Recent data from China revealed that exports rebounded in March. Exports rose 14.2% on a year over year basis in March 2019. This came after February’s exports fell 20.8%. The data beat the median estimates from economists.
At the same time, imports fell 7.6% in annual terms. This was a second consecutive decline after imports fell 5.2% in February. The rise in exports and the slump in imports sawChina’s trade balance rising from a deficit of $5.8 billion to a surplus of $32.6 billion in March.
It is possible that this rebound in the trade deficit figures will eat into the trade deficit figures from the United States.

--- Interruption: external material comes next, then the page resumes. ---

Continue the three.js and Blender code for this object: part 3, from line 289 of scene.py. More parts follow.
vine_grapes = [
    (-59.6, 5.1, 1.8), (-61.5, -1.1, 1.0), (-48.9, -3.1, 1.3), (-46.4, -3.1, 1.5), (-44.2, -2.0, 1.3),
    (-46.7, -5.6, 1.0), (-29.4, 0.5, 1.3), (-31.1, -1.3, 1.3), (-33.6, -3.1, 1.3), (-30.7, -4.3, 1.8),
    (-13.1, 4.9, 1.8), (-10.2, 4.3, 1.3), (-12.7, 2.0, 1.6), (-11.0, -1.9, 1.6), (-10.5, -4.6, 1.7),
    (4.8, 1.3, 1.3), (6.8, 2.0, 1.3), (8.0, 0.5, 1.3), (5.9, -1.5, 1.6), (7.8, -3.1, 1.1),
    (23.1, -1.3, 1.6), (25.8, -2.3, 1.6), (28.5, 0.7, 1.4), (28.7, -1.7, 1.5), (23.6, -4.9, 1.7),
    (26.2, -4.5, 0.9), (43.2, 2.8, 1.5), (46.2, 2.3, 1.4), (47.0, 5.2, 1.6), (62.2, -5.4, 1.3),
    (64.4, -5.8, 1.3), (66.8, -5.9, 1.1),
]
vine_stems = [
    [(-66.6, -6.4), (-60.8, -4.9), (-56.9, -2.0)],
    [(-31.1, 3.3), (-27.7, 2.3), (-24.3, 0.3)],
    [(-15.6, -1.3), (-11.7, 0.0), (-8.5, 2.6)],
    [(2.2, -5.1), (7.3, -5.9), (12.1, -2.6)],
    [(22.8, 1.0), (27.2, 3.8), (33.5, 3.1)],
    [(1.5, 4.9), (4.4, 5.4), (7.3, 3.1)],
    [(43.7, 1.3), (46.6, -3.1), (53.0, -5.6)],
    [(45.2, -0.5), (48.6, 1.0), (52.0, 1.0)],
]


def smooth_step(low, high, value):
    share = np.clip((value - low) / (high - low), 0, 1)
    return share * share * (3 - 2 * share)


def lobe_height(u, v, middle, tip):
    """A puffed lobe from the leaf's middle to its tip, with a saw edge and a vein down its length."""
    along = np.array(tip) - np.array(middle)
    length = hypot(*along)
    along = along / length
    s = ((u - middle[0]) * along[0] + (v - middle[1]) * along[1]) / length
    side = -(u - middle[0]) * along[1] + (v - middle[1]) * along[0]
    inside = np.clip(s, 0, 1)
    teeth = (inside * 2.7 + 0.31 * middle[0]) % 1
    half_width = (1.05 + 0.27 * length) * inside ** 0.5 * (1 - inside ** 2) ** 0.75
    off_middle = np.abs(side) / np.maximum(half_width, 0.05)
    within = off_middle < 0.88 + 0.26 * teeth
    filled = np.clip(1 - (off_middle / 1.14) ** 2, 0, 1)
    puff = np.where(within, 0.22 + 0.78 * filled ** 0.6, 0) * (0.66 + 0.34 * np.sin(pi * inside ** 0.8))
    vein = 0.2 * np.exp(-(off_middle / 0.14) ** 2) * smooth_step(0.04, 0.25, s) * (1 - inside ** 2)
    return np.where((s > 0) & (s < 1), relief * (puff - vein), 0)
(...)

Will the Eurozone Post a Surplus Again?
The US trade deficit figures could be further hit if the trade balance figures from eurozone show continuous strength. The data is due to come out a day later. But, in January, the eurozone trade balance figures saw a surprise surplus.

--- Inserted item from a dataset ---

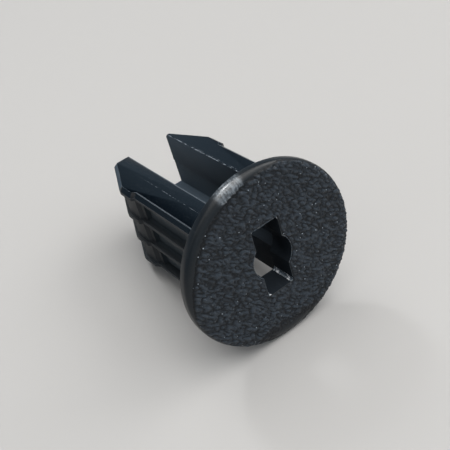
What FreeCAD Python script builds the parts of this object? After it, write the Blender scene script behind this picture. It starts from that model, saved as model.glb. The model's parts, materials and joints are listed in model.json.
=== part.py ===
import FreeCAD, Part
import math
import os

# Bumper clip: a screw grommet moulded in one piece of black plastic. A round grained head carries two
# barbed legs, and a screw driven down between them spreads them behind the panel.
# Moulding frame: z runs from the back of the head to the tips, x runs across the two legs, and y is the
# direction in which the side ribs lie over one another. The part is the same again after half a turn
# about z. At the end it is laid down as it comes to rest: on the head's back edge and on both tips.

# Head
HEAD_DIAMETER = 20.0
HEAD_THICKNESS = 1.25
HEAD_ROUND_REACH = 1.0
HEAD_ROUND_DROP = 0.6
HEAD_BACK_BEVEL = 0.1

# Screw entry
SCREW_HOLE_DIAMETER = 4.7
SLOT_WIDTH = 3.2
SLOT_LENGTH = 8.1
COLLAR_LENGTH = 1.9

# Shank
SHANK_WIDTH = 11.9
SHANK_HEIGHT = 10.3
LEG_LENGTH = 21.9
ROOT_FILLET = 0.25

# Barb and lead-in on the outside of each leg
WAIST_LENGTH = 13.7
SHOULDER_LENGTH = 0.4
BARB_HEIGHT = 0.35
CREST_LENGTH = 2.3
TIP_REACH = 3.95
CREST_ROUND = 1.2
TIP_ROUND = 0.5
EDGE_BEVEL = 0.44

# Plates and ribs on the outer sides
PLATE_THICKNESS = 0.8
RIB_THICKNESS = 0.45
RIB_COUNT = 2
POCKET_DEPTH = 0.9
POCKET_LENGTH = 13.1
LEAD_POCKET_DEPTH = 0.4

# Gap between the legs
BLOCK_HALF_GAP = 2.05
WALL_HALF_GAP = 3.35
CHANNEL_WIDTH = 3.1
CHANNEL_RELIEF = 0.1
BLOCK_TIP_ROUND = 0.4
WALL_TIP_ROUND = 0.1

# How far a cutter runs past the face that it opens, and how near two places are to count as one
OVERCUT = 1.0
NEAR = 1e-4

HEAD_RADIUS = HEAD_DIAMETER / 2
HALF_WIDTH = SHANK_WIDTH / 2
HALF_HEIGHT = SHANK_HEIGHT / 2
CREST = HALF_WIDTH + BARB_HEIGHT
SHOULDER_END = WAIST_LENGTH + SHOULDER_LENGTH
CREST_END = SHOULDER_END + CREST_LENGTH
CORE_TIP_REACH = TIP_REACH - LEAD_POCKET_DEPTH
RIB_SPACE = SHANK_HEIGHT - 2 * PLATE_THICKNESS - RIB_COUNT * RIB_THICKNESS
POCKET_WIDTH = RIB_SPACE / (RIB_COUNT + 1)
RIB_PITCH = POCKET_WIDTH + RIB_THICKNESS

ORIGIN = FreeCAD.Vector(0, 0, 0)
ACROSS = FreeCAD.Vector(1, 0, 0)
UPWARD = FreeCAD.Vector(0, 1, 0)
ALONG = FreeCAD.Vector(0, 0, 1)


def edges_at(solid, here):
    """The edges whose ends all pass a test on their place."""
    return [e for e in solid.Edges if all(here(v.Point) for v in e.Vertexes)]


def corner_edges(solid, x, z):
    """The edges along y that stand over one point of the plan."""
    return edges_at(solid, lambda p: abs(p.x - x) < NEAR and abs(p.z - z) < NEAR)


def sheet(points):
    """A flat face with straight sides through the given points."""
    return Part.Face(Part.makePolygon(points + points[:1]))


def prism(plan, y0, y1):
    """A closed plan of (x, z) points, carried along y from y0 to y1."""
    face = sheet([FreeCAD.Vector(x, y0, z) for x, z in plan])
    return face.extrude(FreeCAD.Vector(0, y1 - y0, 0))


def leg_outline():
    """Plan of one leg from the middle of the part out: waist, shoulder, crest, lead-in and tip."""
    return [
        (0, 0),
        (HALF_WIDTH, 0),
        (HALF_WIDTH, WAIST_LENGTH),
        (CREST, SHOULDER_END),
        (CREST, CREST_END),
        (TIP_REACH, LEG_LENGTH),
        (0, LEG_LENGTH),
    ]


def core_outline():
    """Plan of the leg between its ribs: a deep floor up to the barb, a shallow one beyond it."""
    floor = HALF_WIDTH - POCKET_DEPTH
    barb_foot = HALF_WIDTH - LEAD_POCKET_DEPTH
    barb_floor = CREST - LEAD_POCKET_DEPTH
    return [
        (0, 0),
        (floor, 0),
        (floor, POCKET_LENGTH),
        (barb_foot, POCKET_LENGTH),
        (barb_foot, WAIST_LENGTH),
        (barb_floor, SHOULDER_END),
        (barb_floor, CREST_END),
        (CORE_TIP_REACH, LEG_LENGTH),
        (0, LEG_LENGTH),
    ]


def layer(y0, y1):
    """One plate or rib of a leg, with the crest and the outer corner of the tip rounded."""
    solid = prism(leg_outline(), y0, y1)
    solid = solid.makeFillet(CREST_ROUND, corner_edges(solid, CREST, CREST_END))
    return solid.makeFillet(TIP_ROUND, corner_edges(solid, TIP_REACH, LEG_LENGTH))


def outer_plate():
    """The plate on the +y face, with its outer edge bevelled all round the barb."""
    solid = layer(HALF_HEIGHT - PLATE_THICKNESS, HALF_HEIGHT)
    rim = edges_at(solid, lambda p: abs(p.y - HALF_HEIGHT) < NEAR and p.x > NEAR)
    return solid.makeChamfer(EDGE_BEVEL, rim)


def leg():
    """One leg on the +x side, still solid to the middle of the part."""
    plate = outer_plate()
    layers = [plate, plate.mirror(ORIGIN, UPWARD)]
    for n in range(RIB_COUNT):
        y = -HALF_HEIGHT + PLATE_THICKNESS + POCKET_WIDTH + n * RIB_PITCH
        layers.append(layer(y, y + RIB_THICKNESS))
    inside = HALF_HEIGHT - PLATE_THICKNESS / 2
    return prism(core_outline(), -inside, inside).fuse(layers)


def gap_section():
    """Section of the gap: a channel for the screw, and beside it one block on each leg. A block stands
    nearer to the middle above the channel on one side, and below it on the other."""
    channel = CHANNEL_WIDTH / 2
    past = HALF_HEIGHT + OVERCUT
    half = [
        (-BLOCK_HALF_GAP, -past),
        (WALL_HALF_GAP, -past),
        (WALL_HALF_GAP, channel),
        (BLOCK_HALF_GAP, channel),
    ]
    return half + [(-x, -y) for x, y in half]


def leg_gap():
    """The cutter that parts the legs, from the collar out past the tips."""
    face = sheet([FreeCAD.Vector(x, y, COLLAR_LENGTH) for x, y in gap_section()])
    return face.extrude(FreeCAD.Vector(0, 0, LEG_LENGTH - COLLAR_LENGTH + OVERCUT))


def channel_relief():
    """The cutter that sets the walls of the screw channel back a little from the rest."""
    width = 2 * (WALL_HALF_GAP + CHANNEL_RELIEF)
    corner = FreeCAD.Vector(-width / 2, -CHANNEL_WIDTH / 2, COLLAR_LENGTH)
    return Part.makeBox(width, CHANNEL_WIDTH, LEG_LENGTH - COLLAR_LENGTH + OVERCUT, corner)


def legs():
    """Both legs with the gap between them and the inner edges of their tips rounded. Beside the wall
    the tip is thin between its ribs, so the round there takes up half of it at most."""
    right = leg()
    pair = right.fuse(right.mirror(ORIGIN, ACROSS)).cut(leg_gap()).removeSplitter()
    thin_round = min(WALL_TIP_ROUND, (CORE_TIP_REACH - WALL_HALF_GAP) / 2)
    for inner, size in ((BLOCK_HALF_GAP, BLOCK_TIP_ROUND), (WALL_HALF_GAP, thin_round)):
        tips = corner_edges(pair, inner, LEG_LENGTH) + corner_edges(pair, -inner, LEG_LENGTH)
        pair = pair.makeFillet(size, tips)
    return pair.cut(channel_relief())


def head():
    """The round head: its front edge rolls over in a quarter of an ellipse, its back edge is broken."""
    flat = HEAD_RADIUS - HEAD_ROUND_REACH
    drop = HEAD_ROUND_DROP - HEAD_THICKNESS
    hub = FreeCAD.Vector(flat, 0, drop)
    roll = Part.Ellipse(hub + ACROSS * HEAD_ROUND_REACH, hub - ALONG * HEAD_ROUND_DROP, hub)
    corners = [
        FreeCAD.Vector(HEAD_RADIUS, 0, drop),
        FreeCAD.Vector(HEAD_RADIUS, 0, -HEAD_BACK_BEVEL),
        FreeCAD.Vector(HEAD_RADIUS - HEAD_BACK_BEVEL, 0, 0),
        ORIGIN,
        FreeCAD.Vector(0, 0, -HEAD_THICKNESS),
        FreeCAD.Vector(flat, 0, -HEAD_THICKNESS),
    ]
    quarter = Part.Arc(roll, 0, math.pi / 2).toShape()
    outline = Part.Wire([*Part.makePolygon(corners).Edges, quarter])
    return Part.Face(outline).revolve(ORIGIN, ALONG, 360)


def screw_entry():
    """The round screw hole with its cross slot, through the head and the collar."""
    start = FreeCAD.Vector(0, 0, -HEAD_THICKNESS - OVERCUT)
    depth = COLLAR_LENGTH - start.z
    hole = Part.makeCylinder(SCREW_HOLE_DIAMETER / 2, depth, start)
    corner = start - FreeCAD.Vector(SLOT_WIDTH / 2, SLOT_LENGTH / 2, 0)
    return hole.fuse(Part.makeBox(SLOT_WIDTH, SLOT_LENGTH, depth, corner))


def root_edges(solid):
    """The inside corner that runs round the shank where it stands on the head."""
    return edges_at(solid, lambda p: abs(p.z) < NEAR
                    and abs(p.x) < HALF_WIDTH + NEAR and abs(p.y) < HALF_HEIGHT + NEAR)


def clip_body():
    """The whole clip in the moulding frame."""
    solid = legs().fuse(head()).removeSplitter()
    solid = solid.makeFillet(ROOT_FILLET, root_edges(solid))
    return solid.cut(screw_entry()).removeSplitter()


def lay_down(solid):
    """Rests the clip on the head's back edge and both tips, with its lowest point at zero height."""
    drop = HEAD_RADIUS - HALF_HEIGHT
    tilt = math.degrees(math.atan2(drop, LEG_LENGTH + HEAD_BACK_BEVEL))
    solid.rotate(ORIGIN, ACROSS, -90 - tilt)
    room = solid.optimalBoundingBox(False)
    solid.translate(FreeCAD.Vector(-room.Center.x, -room.Center.y, -room.ZMin))
    return solid


os.makedirs("parts", exist_ok=True)
clip = lay_down(clip_body())
clip.exportStep("parts/clip_body.step")
print("valid", clip.isValid(), "solids", len(clip.Solids), "faces", len(clip.Faces))
print("volume", round(clip.Volume, 2), "box", clip.optimalBoundingBox(False))
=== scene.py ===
import json
import math
from collections import namedtuple
import bpy
from mathutils import Matrix, Vector


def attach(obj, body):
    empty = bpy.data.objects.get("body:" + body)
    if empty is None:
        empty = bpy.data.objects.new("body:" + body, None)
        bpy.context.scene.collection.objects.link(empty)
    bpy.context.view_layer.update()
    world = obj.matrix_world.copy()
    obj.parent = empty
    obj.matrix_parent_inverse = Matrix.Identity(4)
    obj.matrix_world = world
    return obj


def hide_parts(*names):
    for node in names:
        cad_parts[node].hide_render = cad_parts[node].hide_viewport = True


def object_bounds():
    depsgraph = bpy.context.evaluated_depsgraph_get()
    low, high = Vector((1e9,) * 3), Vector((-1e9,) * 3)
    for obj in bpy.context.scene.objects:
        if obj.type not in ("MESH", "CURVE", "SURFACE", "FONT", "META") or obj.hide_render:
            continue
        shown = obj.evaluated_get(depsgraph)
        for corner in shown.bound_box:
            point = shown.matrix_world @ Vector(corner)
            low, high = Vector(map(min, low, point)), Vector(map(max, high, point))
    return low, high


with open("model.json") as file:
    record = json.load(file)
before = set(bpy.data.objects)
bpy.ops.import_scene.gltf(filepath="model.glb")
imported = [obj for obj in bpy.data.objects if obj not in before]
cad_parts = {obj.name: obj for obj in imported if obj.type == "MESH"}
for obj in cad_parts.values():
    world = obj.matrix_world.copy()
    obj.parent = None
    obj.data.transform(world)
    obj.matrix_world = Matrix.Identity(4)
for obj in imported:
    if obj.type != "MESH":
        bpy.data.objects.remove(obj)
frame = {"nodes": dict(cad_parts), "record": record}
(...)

The EU’s trade surplus with the United States increased from 10.1 billion euro in December to 11.5 billion in January. If this trend continues, we could see the US trade deficit figures taking a larger hit.
This could lead to President Trump once again threatening the EU with tariffs. In recent week, the Washington administration was threatening the EU by imposing higher tariffs on automobile imports from the region.
The EU has not retaliated to the threats but could take the US to the WTO tribunal.
Trade Balance Figures and Q1 GDP
The trade figures will be contributing to the GDP forecasting tools. As a result, a weak dataset could shave off a few points from the Q1 GDP trackers.
At the time of writing, the median estimate range for the first quarter GDP for 2019 sits between 1.4% to 2.3% based on various forward-looking GDP tracking tools.
The markets are expecting growth to slow in the first quarter of the year.
This marks a second consecutive quarter where growth in the United States is slower. In the fourth quarter of 2018, the US GDP growth registered a rate of 2.6% on an annual basis.
This was a slower pace of increase compared to the 3.4% GDP growth rate that was seen during the second quarter of last year.
The slowdown in the GDP growth falls in line with the general theme of the Fed holding off from further rate hikes. The central bank has also stopped its balance sheet unwinding program.
President Trump has been calling for the Fed to cut rates, blaming the slowdown in the economy on the Fed’s policies. However, the trend among Fed officials is starting to shift once again.
Just last week, the Fed minutes revealed that members were open to raising rates if the economic data improves. Thus, it ruled out the fact that the Fed would not be hiking rates any more for the remainder of the year.